Now, I realize that many fishermen are often reluctant to pass information on to other fisherman in the competitive world of fishing. The secret of color and type of lure is often a closely kept secret. A fisherman who finds a honey hole with large fish that are biting is not likely to even tell his wife, even at the risk of his marriage. Brad Paisley may have said it best. “Today she met me at the door, said I would have to choose, if I picked that fishing pole today, she’d be packing all her things and she’d be gone by noon….well I’m gonna miss her when I get home tonight. Right now I’m on this lake shore, and I’m sitting in the sun! I’m sure it’ll hit me when I walk thru that door tonight. Yeah, I’m gonna miss her. Oh lookie there, I gotta bite!”

Some years back, a young man decided he could come up with a way to pass on information about fishing. Perhaps he could answer those questions for himself and others. Perhaps he could even post it on the internet for others to use. At the time Zach Pittman first started, WVAngler.com he was a freshman at Fairmont College. His interest in fishing and a way to share information led him to establish a place for fisherman to record their catch and to tell other fisherman what they were being caught on. He realized that a web-page was the best way to share information with others.

WVAngler.com web page is a place where fisherman can go to find the hatch of insects on different rivers and streams. Those who are interested can find information on the many different species of insect and when they can be expected to hatch. Trout fishermen find this insight invaluable when deciding which stream to fish and which fly to try on the waters. You have a new Brown Stonefly lure that you tied last winter and you want to try it. The hatch chart will give you an idea when Stonefly’s begin to emerge from under rocks. It tells of midsummer hatch in local streams. You’re going to have to wait a few months to give it a try.

The site also offers a place to view pictures of trophy catches of musky and bass. But the main fish that is at home on these web pages is the prized trout. Tips for fly tying, fisherman blogs, rod building, finding fishing guides and outfitters can all be found on this site.
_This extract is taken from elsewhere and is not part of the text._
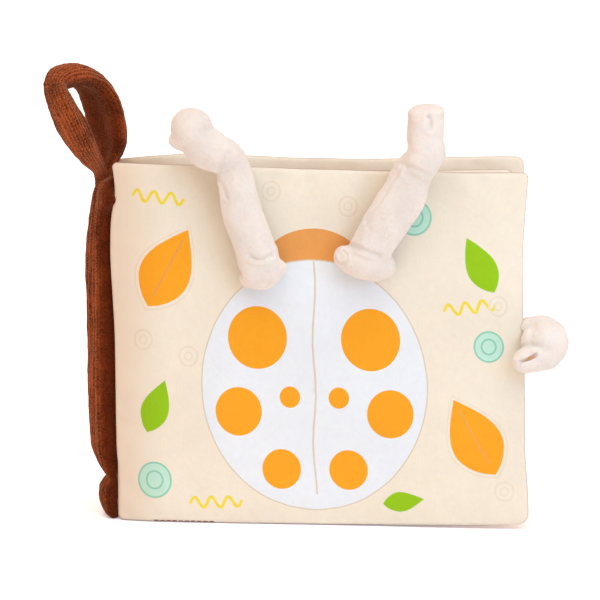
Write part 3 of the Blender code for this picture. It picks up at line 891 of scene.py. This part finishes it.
def inside_loops(places, loops):
    """Whether places are inside an odd number of the loops."""
    inside = np.zeros(len(places), bool)
    x, y = places[:, 0], places[:, 1]
    for loop in loops:
        for a, b in zip(loop, loop[1:] + loop[:1]):
            if a.y != b.y:
                crossed = (a.y > y) != (b.y > y)
                inside ^= crossed & (x < (b.x - a.x) * (y - a.y) / (b.y - a.y) + a.x)
    return inside


def front_print():
    """A plain beetle seen from above, whose feelers are the two velour pieces, among
    leaves, rings, dots and waves."""
    u, v, across, up = BEETLE
    midline = [Vector((u + MIDLINE_SWAY * math.sin(k), NECK - MIDLINE_STEP * k))
               for k in range(15)]
    shapes = [(TAN, [ellipse(*HEAD)]),
              (LINE, [ellipse(u, v, across + BEETLE_RIM, up + BEETLE_RIM)]),
              (WHITE, [ellipse(*BEETLE)]), (LINE, [stroke(midline, LINE_WIDTH)])]
    shapes += [(AMBER, [ellipse(u, v, size, size * STRETCH)]) for u, v, size in SPOTS]
    for u, v, length, width, tilt in AMBER_LEAVES:
        rim = [leaf_shape(u, v, length + more, width + wider, tilt) for more, wider in AMBER_RIM]
        shapes += [(DUNE, rim), (AMBER, [leaf_shape(u, v, length, width, tilt)]),
                   (TAN, [leaf_vein(u, v, length * 0.7, tilt)])]
    shapes += [(LEAF, [leaf_shape(*place)]) for place in GREEN_LEAVES]
    for u, v, size in TARGETS:
        shapes += [(ICE, [ellipse(u, v, size, size * STRETCH)]),
                   (SEA, ring(u, v, size, size * STRETCH, LINE_WIDTH)),
                   (SEA, ring(u, v, size * 0.5, size * 0.54, LINE_WIDTH))]
    shapes += [(SUN, [wave_line(u, v, tilt=tilt, **WAVE_FORM)]) for u, v, tilt in WAVES]
    shapes += [(DUNE, ring(u, v, *sizes)) for u, v in FAINT_RINGS for sizes in FAINT_SIZES]
    return shapes


def scattered_print(seed, colours, size):
    """Rings, dots and leaves that are spread evenly over a panel."""
    random = np.random.default_rng(seed)
    shapes = []
    for row in range(SCATTER_ROWS):
        for column in range(SCATTER_COLUMNS):
            u = size[0] * (column + 0.5 + SCATTER_SPREAD * random.standard_normal()) \
                / SCATTER_COLUMNS
            v = size[1] * (row + 0.5 + SCATTER_SPREAD * random.standard_normal()) / SCATTER_ROWS
            kinds = ([ellipse(u, v, *DOT)], ring(u, v, *SMALL_RING),
                     [leaf_shape(u, v, *SMALL_LEAF, 30 + 70 * column)])
            shapes.append((colours[(row * 2 + column) % len(colours)],
                           kinds[(row + column * 2) % 3]))
    return shapes


def build_leaves(cloths):
    for name, leaf in LEAVES.items():
        grids = blown_leaf(leaf["size"], leaf["seed"])
        for face, side, seed, colours in PANELS[name]:
            shapes = scattered_print(seed, colours, leaf["size"]) if seed else front_print()
            node_name = f"{name}_{face}"
            panel = add_panel(node_name + "_cloth", name, side, shapes, cloths, grids)
            dress(panel, node_name)


def build_fillings(wadding, plastic):
    """What lies inside the leaves: puffed wadding and creased film."""
    for node_name, cad in frame["nodes"].items():
        if not node_name.endswith(("cover_wadding", "crinkle_film")):
            continue
        is_film = node_name.endswith("crinkle_film")
        name = node_name.replace("wadding", "batting").replace("crinkle_film", "foil")
        mesh = refined(node_name, name, 2)
        leaf_name = cad["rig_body"]
        matrix = leaf_matrix(leaf_name)
        flat, back = np.array(matrix.inverted()), np.array(matrix)
        local = (coordinates(mesh) @ flat[:3, :3].T + flat[:3, 3]) / MM
        places = np.stack([local[:, 0] + MARGIN, local[:, 2] - LEAVES[leaf_name]["foot"]], axis=1)
        local[:, 1] = local[:, 1] * FILLING_SHARE + leaf_bend(leaf_name, places)
        set_coordinates(mesh, local * MM @ back[:3, :3].T + back[:3, 3])
        if is_film:
            wrinkle(mesh, FILM_WRINKLES)
            dress(add_object(name, mesh, [plastic]), node_name, leaf_name)
        else:
            mesh.shade_smooth()
            wrinkle(mesh, WADDING_WRINKLES)
            dress(add_object(name, mesh, [wadding]), node_name, leaf_name)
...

It is well laid out and information is easy to find. The pictures are beautiful and well done. Whether you are a fisherman or not, visiting this site is well worth your time.

Zach is the owner and founder of the web site. He is helped by Jonathan Paine of Elkins, who is the web site administrator and Web-Master. These two men along with a group of avid fisherman called moderators help to keep this sight current with accurate information and helpful tips.

“Fishing is much more than fish. It is the great occasion when we may return to the fine simplicity of our forefathers.” -Herbert Hoover. One other thing the site offers is a list of fishing quotes that I have used in my story today. Here is one of mine that I will leave you with. “We each see life though different eyes as its waters flow before us, sometimes gentle in its passing and sometimes turbulent like the riffle in the stream. Perhaps we each can be happy as the fish that has been caught and then released to be free on his way in the waters of life. Neither the gentle stream nor our lives shall go on forever, except in a place where fish are always biting as we look Through the Lens.